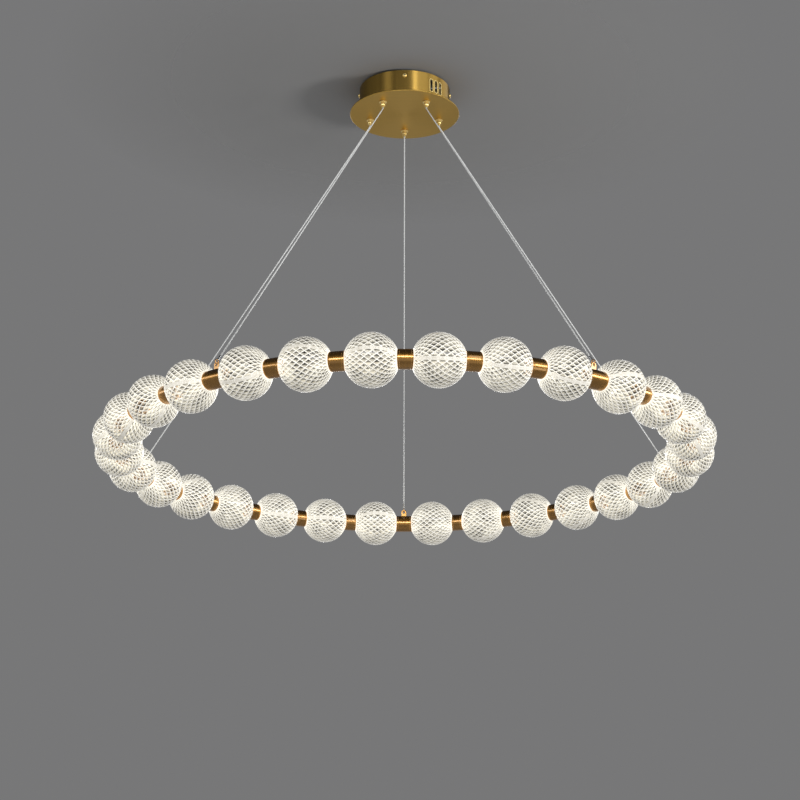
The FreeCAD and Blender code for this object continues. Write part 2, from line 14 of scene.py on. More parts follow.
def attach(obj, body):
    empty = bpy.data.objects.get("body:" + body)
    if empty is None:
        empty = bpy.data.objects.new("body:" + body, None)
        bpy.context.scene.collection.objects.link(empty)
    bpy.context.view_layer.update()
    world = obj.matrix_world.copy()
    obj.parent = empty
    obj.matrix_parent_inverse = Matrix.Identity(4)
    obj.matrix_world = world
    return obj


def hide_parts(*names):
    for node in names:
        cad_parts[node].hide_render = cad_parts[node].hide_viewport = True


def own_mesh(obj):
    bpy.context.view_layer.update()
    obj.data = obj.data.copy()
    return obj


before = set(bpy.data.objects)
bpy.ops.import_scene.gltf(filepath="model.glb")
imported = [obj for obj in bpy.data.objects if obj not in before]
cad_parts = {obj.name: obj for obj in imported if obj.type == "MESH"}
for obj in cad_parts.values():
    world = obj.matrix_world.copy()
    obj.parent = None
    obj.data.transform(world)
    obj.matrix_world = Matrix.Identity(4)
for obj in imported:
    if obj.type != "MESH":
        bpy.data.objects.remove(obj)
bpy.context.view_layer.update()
MM = 0.001

# ---------------------------------------------------------------- sizes shared with the CAD part, in mm

RING_R, RING_Z = 460.0, -647.0
BALL_R, POLE_R = 40.0, 14.5
POLE_X = math.sqrt(BALL_R**2 - POLE_R**2)
BALL_COUNT = 30
HANGER_PLACES = (3, 9, 15, 21, 27)
HANGER_EXTRA = 8.8 / RING_R
PLAIN_PITCH = (2 * math.pi - len(HANGER_PLACES) * HANGER_EXTRA) / BALL_COUNT
DRUM_R, DRUM_H, DRUM_WALL = 77.0, 44.0, 1.5
DISC_R, DISC_T = 93.0, 2.0
DISC_Z = -DRUM_H - DISC_T
GRIPPER_R = 62.0
BEND_Z = -58.5
SCREW_Z = -10.0
LUG_Z = 21.8


def pitch_across(place):
    """Angle between the two balls beside a spacer place."""
    return PLAIN_PITCH + (HANGER_EXTRA if place % BALL_COUNT in HANGER_PLACES else 0)


def ring_angles():
    """Angles of the balls and the spacers from the near side towards +X."""
    balls, spacers = [], [0.0]
    for place in range(BALL_COUNT):
        balls.append(spacers[-1] + pitch_across(place) / 2)
        spacers.append(balls[-1] + pitch_across(place + 1) / 2)
    return balls, spacers


BALL_ANGLES, SPACER_ANGLES = ring_angles()


def on_ring(angle, radius, unit=MM):
    """Local X along the ring, local Y towards its centre, local Z up; in metres, or in mm with unit 1."""
    place = Vector((radius * math.sin(angle), -radius * math.cos(angle), RING_Z)) * unit
    return Matrix.Translation(place) @ Matrix.Rotation(angle, 4, "Z")


def turn_z(degrees):
    return Matrix.Rotation(math.radians(degrees), 4, "Z")


def fifth(number):
    """Turn to gripper 0 to 4: the first is at +Y, the others follow towards +X."""
    return turn_z(-72 * number)


def new_object(name, data):
    thing = bpy.data.objects.new(name, data)
    bpy.context.scene.collection.objects.link(thing)
    return thing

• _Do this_
Extract each line of the listing above, copying it word for word.

• _Problem solution_
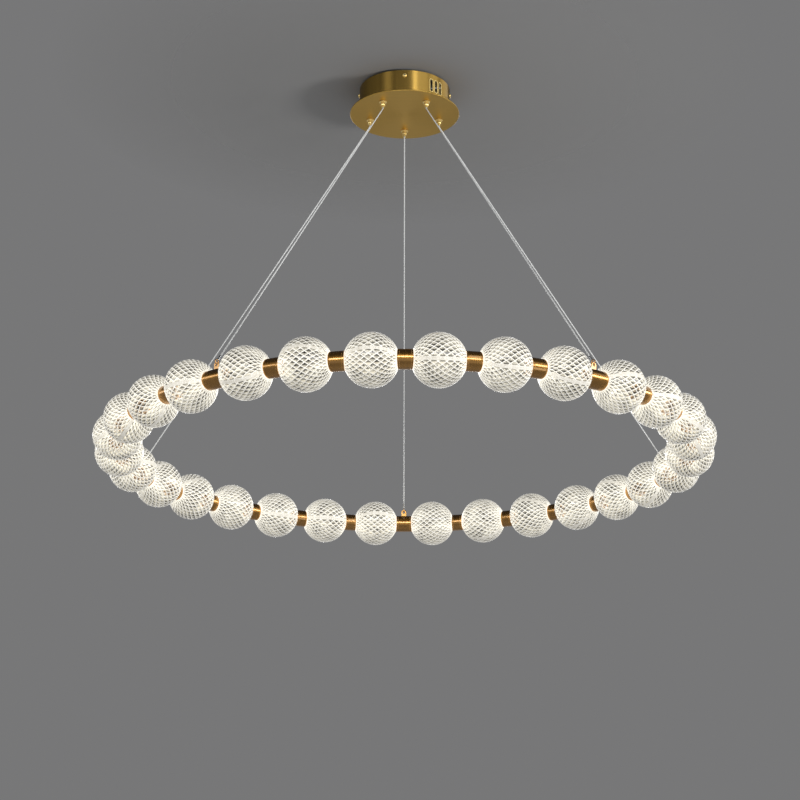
The FreeCAD and Blender code for this object continues. Write part 2, from line 14 of scene.py on. More parts follow.
def attach(obj, body):
    empty = bpy.data.objects.get("body:" + body)
    if empty is None:
        empty = bpy.data.objects.new("body:" + body, None)
        bpy.context.scene.collection.objects.link(empty)
    bpy.context.view_layer.update()
    world = obj.matrix_world.copy()
    obj.parent = empty
    obj.matrix_parent_inverse = Matrix.Identity(4)
    obj.matrix_world = world
    return obj


def hide_parts(*names):
    for node in names:
        cad_parts[node].hide_render = cad_parts[node].hide_viewport = True


def own_mesh(obj):
    bpy.context.view_layer.update()
    obj.data = obj.data.copy()
    return obj


before = set(bpy.data.objects)
bpy.ops.import_scene.gltf(filepath="model.glb")
imported = [obj for obj in bpy.data.objects if obj not in before]
cad_parts = {obj.name: obj for obj in imported if obj.type == "MESH"}
for obj in cad_parts.values():
    world = obj.matrix_world.copy()
    obj.parent = None
    obj.data.transform(world)
    obj.matrix_world = Matrix.Identity(4)
for obj in imported:
    if obj.type != "MESH":
        bpy.data.objects.remove(obj)
bpy.context.view_layer.update()
MM = 0.001

# ---------------------------------------------------------------- sizes shared with the CAD part, in mm

RING_R, RING_Z = 460.0, -647.0
BALL_R, POLE_R = 40.0, 14.5
POLE_X = math.sqrt(BALL_R**2 - POLE_R**2)
BALL_COUNT = 30
HANGER_PLACES = (3, 9, 15, 21, 27)
HANGER_EXTRA = 8.8 / RING_R
PLAIN_PITCH = (2 * math.pi - len(HANGER_PLACES) * HANGER_EXTRA) / BALL_COUNT
DRUM_R, DRUM_H, DRUM_WALL = 77.0, 44.0, 1.5
DISC_R, DISC_T = 93.0, 2.0
DISC_Z = -DRUM_H - DISC_T
GRIPPER_R = 62.0
BEND_Z = -58.5
SCREW_Z = -10.0
LUG_Z = 21.8


def pitch_across(place):
    """Angle between the two balls beside a spacer place."""
    return PLAIN_PITCH + (HANGER_EXTRA if place % BALL_COUNT in HANGER_PLACES else 0)


def ring_angles():
    """Angles of the balls and the spacers from the near side towards +X."""
    balls, spacers = [], [0.0]
    for place in range(BALL_COUNT):
        balls.append(spacers[-1] + pitch_across(place) / 2)
        spacers.append(balls[-1] + pitch_across(place + 1) / 2)
    return balls, spacers


BALL_ANGLES, SPACER_ANGLES = ring_angles()


def on_ring(angle, radius, unit=MM):
    """Local X along the ring, local Y towards its centre, local Z up; in metres, or in mm with unit 1."""
    place = Vector((radius * math.sin(angle), -radius * math.cos(angle), RING_Z)) * unit
    return Matrix.Translation(place) @ Matrix.Rotation(angle, 4, "Z")


def turn_z(degrees):
    return Matrix.Rotation(math.radians(degrees), 4, "Z")


def fifth(number):
    """Turn to gripper 0 to 4: the first is at +Y, the others follow towards +X."""
    return turn_z(-72 * number)


def new_object(name, data):
    thing = bpy.data.objects.new(name, data)
    bpy.context.scene.collection.objects.link(thing)
    return thing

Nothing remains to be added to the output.